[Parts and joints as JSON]
** BEGIN **

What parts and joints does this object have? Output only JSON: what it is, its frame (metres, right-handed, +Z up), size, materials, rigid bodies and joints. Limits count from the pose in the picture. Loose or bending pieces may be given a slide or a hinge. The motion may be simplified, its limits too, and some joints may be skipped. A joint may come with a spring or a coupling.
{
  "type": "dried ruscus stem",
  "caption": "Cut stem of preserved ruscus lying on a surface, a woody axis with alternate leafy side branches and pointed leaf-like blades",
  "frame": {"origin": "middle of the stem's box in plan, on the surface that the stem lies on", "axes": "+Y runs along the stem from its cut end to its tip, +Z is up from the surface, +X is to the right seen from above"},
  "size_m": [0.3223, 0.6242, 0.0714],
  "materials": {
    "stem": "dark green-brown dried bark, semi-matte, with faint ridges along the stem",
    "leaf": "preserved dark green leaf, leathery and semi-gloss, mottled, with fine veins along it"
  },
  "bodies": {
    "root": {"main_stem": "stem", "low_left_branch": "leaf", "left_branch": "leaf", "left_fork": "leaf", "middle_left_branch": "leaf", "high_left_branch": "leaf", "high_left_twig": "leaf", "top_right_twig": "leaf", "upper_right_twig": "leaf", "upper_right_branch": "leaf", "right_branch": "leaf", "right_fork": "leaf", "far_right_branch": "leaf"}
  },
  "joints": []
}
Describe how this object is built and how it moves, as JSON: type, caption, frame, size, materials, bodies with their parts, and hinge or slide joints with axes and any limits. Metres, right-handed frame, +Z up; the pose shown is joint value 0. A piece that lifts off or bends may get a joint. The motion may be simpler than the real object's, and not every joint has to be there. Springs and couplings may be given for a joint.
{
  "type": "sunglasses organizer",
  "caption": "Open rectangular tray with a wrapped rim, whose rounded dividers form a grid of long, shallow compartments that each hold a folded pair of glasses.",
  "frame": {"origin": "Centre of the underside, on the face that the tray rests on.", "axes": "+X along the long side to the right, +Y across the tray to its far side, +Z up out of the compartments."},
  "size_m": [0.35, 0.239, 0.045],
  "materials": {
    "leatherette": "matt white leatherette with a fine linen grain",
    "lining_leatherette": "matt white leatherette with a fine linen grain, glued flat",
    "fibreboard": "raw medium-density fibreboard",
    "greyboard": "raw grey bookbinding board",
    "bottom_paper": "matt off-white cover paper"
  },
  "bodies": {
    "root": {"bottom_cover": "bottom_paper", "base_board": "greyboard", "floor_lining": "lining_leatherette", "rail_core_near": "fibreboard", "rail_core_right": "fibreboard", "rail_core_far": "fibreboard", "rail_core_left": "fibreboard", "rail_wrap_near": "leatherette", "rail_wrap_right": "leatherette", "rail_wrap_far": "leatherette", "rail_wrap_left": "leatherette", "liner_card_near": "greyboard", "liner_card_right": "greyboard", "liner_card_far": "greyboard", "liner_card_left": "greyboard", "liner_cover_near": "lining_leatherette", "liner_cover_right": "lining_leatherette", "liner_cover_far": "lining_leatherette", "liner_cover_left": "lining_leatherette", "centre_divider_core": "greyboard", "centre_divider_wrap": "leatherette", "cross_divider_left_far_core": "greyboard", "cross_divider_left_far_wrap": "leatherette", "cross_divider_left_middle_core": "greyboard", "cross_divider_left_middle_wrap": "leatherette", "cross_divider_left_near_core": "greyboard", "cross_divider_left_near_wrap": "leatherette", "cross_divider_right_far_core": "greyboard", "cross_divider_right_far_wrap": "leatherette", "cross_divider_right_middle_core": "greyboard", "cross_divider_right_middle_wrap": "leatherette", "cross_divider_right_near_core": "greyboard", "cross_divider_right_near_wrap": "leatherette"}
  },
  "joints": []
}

** END **
** BEGIN **

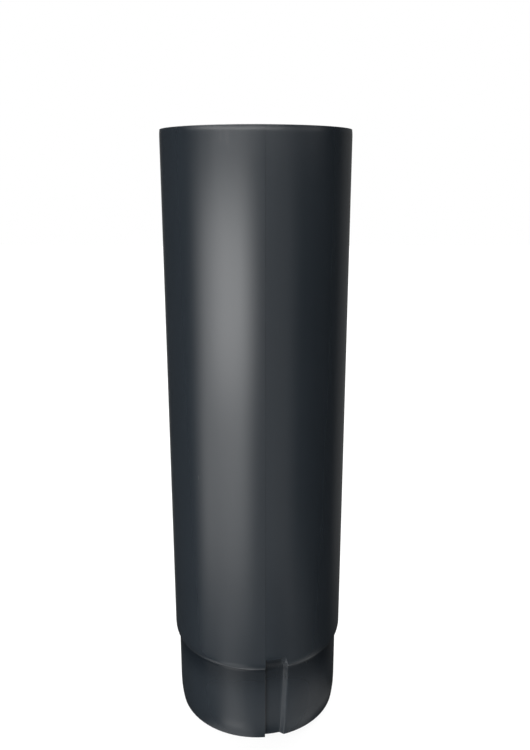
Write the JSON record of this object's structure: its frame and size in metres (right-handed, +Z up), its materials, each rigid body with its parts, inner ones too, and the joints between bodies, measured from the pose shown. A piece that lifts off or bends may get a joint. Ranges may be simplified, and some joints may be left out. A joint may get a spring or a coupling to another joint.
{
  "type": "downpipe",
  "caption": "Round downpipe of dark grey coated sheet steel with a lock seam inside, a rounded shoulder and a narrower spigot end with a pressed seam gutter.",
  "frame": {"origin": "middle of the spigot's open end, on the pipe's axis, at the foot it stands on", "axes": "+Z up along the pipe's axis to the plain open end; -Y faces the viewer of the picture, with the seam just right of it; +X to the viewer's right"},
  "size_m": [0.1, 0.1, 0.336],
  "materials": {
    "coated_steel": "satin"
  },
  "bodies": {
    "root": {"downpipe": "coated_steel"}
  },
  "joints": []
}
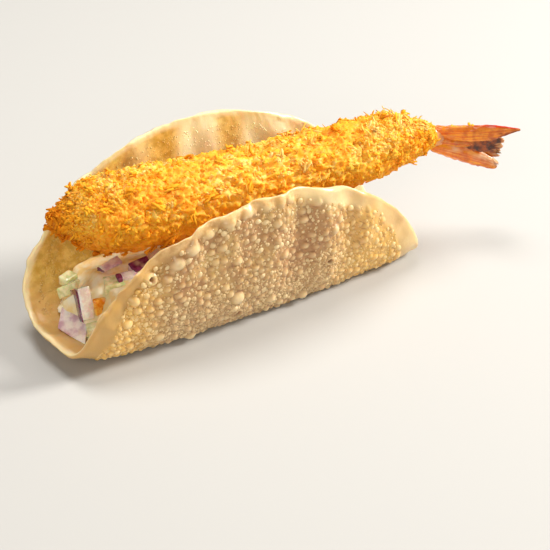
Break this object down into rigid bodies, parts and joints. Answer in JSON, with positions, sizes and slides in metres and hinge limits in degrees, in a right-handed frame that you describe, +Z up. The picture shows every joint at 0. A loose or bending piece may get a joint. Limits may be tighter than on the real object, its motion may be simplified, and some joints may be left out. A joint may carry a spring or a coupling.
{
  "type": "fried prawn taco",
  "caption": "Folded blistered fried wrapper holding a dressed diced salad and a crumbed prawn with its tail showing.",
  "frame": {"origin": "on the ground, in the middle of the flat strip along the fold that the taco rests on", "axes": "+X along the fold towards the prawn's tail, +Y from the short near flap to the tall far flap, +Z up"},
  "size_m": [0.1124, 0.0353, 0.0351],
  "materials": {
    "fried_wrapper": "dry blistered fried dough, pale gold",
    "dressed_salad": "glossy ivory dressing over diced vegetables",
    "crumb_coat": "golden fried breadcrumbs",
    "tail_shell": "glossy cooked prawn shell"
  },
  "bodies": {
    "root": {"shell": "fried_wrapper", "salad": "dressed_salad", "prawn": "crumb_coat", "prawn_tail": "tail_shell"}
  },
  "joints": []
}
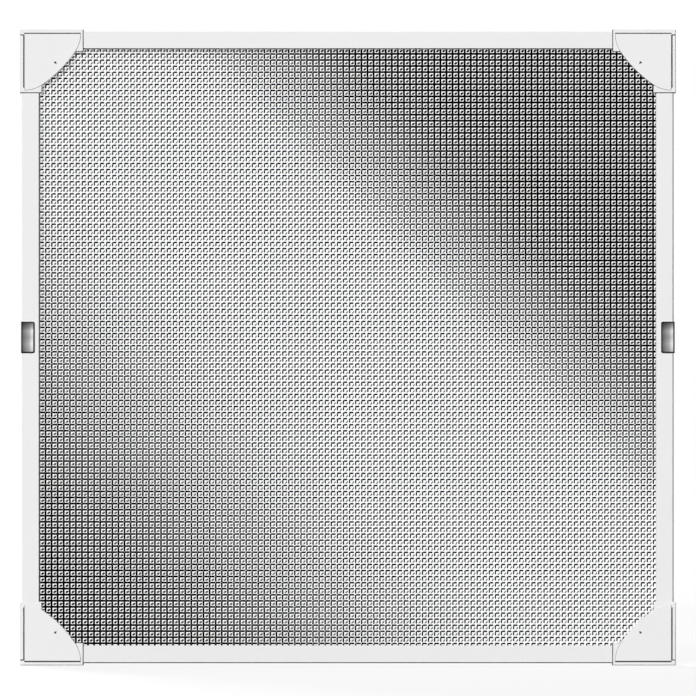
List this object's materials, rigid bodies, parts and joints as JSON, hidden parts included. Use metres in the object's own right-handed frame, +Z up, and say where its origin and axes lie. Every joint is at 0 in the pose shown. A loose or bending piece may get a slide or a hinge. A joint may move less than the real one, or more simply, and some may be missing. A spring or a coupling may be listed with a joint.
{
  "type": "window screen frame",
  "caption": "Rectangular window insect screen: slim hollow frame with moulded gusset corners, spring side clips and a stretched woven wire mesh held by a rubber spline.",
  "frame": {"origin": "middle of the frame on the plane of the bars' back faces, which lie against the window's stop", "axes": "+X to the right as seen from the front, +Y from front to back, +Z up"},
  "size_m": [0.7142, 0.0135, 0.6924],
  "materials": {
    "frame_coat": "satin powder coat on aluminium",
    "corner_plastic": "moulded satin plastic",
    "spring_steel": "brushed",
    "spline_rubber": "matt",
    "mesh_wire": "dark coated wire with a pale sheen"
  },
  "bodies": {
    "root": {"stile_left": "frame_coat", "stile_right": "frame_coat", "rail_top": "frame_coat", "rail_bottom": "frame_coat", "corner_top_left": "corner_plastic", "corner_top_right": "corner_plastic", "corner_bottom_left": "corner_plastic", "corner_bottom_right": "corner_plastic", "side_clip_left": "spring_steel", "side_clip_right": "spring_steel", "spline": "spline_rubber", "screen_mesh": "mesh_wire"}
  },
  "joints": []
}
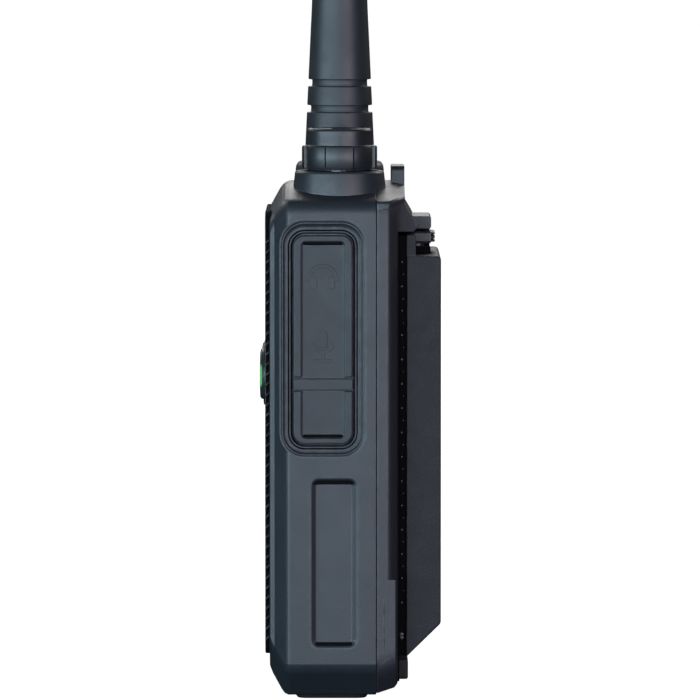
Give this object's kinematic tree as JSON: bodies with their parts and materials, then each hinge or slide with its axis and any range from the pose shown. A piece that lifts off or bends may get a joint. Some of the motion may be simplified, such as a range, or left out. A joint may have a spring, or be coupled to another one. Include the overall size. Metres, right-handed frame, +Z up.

** END **
** BEGIN **

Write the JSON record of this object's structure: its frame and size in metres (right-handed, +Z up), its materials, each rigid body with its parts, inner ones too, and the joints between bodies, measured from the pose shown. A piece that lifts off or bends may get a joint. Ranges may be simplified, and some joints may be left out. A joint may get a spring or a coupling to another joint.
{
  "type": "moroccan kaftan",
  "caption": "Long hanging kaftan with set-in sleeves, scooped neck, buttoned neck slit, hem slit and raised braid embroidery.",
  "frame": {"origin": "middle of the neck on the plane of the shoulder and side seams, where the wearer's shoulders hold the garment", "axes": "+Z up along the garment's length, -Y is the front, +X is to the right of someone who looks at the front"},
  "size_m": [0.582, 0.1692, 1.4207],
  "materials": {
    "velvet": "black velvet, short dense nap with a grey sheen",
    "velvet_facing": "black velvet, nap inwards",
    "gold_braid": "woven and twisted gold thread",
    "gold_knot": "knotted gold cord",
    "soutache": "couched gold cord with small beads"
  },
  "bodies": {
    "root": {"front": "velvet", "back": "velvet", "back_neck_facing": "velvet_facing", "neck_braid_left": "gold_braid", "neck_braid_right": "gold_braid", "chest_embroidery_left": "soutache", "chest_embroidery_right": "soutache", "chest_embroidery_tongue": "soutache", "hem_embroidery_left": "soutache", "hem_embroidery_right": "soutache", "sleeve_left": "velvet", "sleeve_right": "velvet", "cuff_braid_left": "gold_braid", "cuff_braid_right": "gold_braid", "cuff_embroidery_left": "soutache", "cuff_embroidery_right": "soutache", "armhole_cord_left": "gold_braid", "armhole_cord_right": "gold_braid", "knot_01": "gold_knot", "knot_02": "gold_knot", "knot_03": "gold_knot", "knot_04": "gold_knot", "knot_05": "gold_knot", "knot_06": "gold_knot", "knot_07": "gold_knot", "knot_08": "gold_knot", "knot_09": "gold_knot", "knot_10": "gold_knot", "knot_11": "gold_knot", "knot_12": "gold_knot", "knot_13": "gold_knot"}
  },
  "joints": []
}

** END **

Pick out the lines that include the word "caption" and write them out.

Result of the exercise.
  "caption": "Cut stem of preserved ruscus lying on a surface, a woody axis with alternate leafy side branches and pointed leaf-like blades",
Describe how this object is built and how it moves, as JSON: type, caption, frame, size, materials, bodies with their parts, and hinge or slide joints with axes and any limits. Metres, right-handed frame, +Z up; the pose shown is joint value 0. A piece that lifts off or bends may get a joint. The motion may be simpler than the real object's, and not every joint has to be there. Springs and couplings may be given for a joint.
  "caption": "Open rectangular tray with a wrapped rim, whose rounded dividers form a grid of long, shallow compartments that each hold a folded pair of glasses.",
  "caption": "Round downpipe of dark grey coated sheet steel with a lock seam inside, a rounded shoulder and a narrower spigot end with a pressed seam gutter.",
  "caption": "Folded blistered fried wrapper holding a dressed diced salad and a crumbed prawn with its tail showing.",
  "caption": "Rectangular window insect screen: slim hollow frame with moulded gusset corners, spring side clips and a stretched woven wire mesh held by a rubber spline.",
  "caption": "Long hanging kaftan with set-in sleeves, scooped neck, buttoned neck slit, hem slit and raised braid embroidery.",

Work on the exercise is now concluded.